| Problem details |
Word for word, restate the lines from the start of the data below through the line containing "# that it starts".
▼▼▼
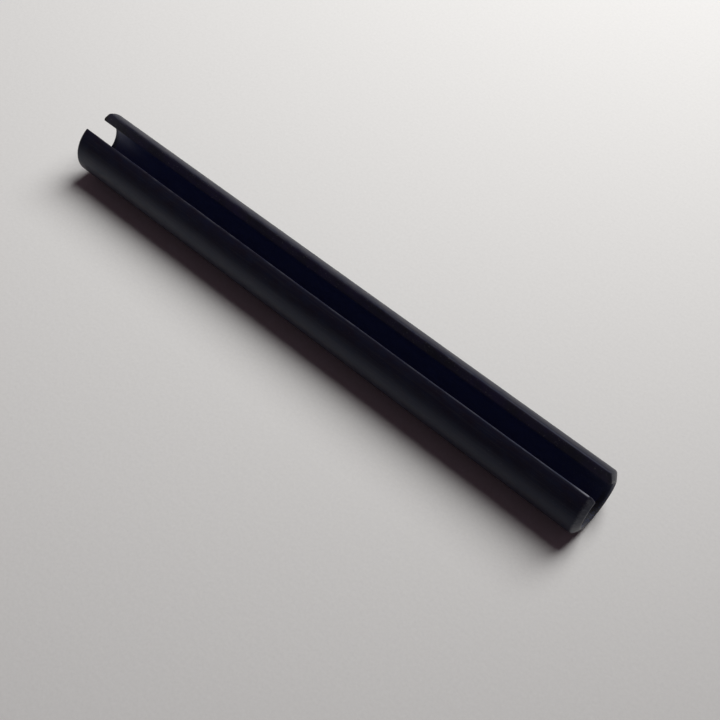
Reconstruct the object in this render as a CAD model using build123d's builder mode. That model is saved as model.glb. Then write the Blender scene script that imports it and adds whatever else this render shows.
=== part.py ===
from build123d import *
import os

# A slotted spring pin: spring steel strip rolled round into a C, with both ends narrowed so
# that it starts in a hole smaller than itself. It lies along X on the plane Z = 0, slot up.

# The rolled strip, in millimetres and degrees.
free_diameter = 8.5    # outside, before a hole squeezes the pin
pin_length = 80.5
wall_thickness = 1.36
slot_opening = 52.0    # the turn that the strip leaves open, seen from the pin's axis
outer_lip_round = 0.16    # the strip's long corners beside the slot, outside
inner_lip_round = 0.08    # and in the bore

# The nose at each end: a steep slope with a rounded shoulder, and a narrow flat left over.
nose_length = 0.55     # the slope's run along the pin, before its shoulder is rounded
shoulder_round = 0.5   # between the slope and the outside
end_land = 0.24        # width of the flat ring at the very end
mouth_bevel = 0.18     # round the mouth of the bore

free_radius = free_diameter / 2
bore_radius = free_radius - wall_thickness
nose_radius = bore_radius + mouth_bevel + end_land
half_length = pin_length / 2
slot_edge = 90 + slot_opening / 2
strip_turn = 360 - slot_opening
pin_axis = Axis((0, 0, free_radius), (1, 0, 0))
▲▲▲
| Solution to this problem |
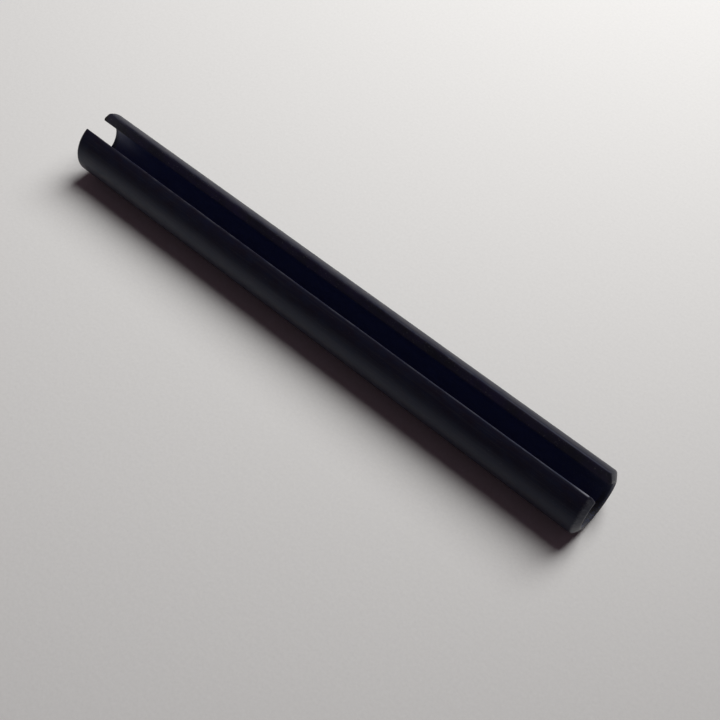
Reconstruct the object in this render as a CAD model using build123d's builder mode. That model is saved as model.glb. Then write the Blender scene script that imports it and adds whatever else this render shows.
=== part.py ===
from build123d import *
import os

# A slotted spring pin: spring steel strip rolled round into a C, with both ends narrowed so
# that it starts in a hole smaller than itself. It lies along X on the plane Z = 0, slot up.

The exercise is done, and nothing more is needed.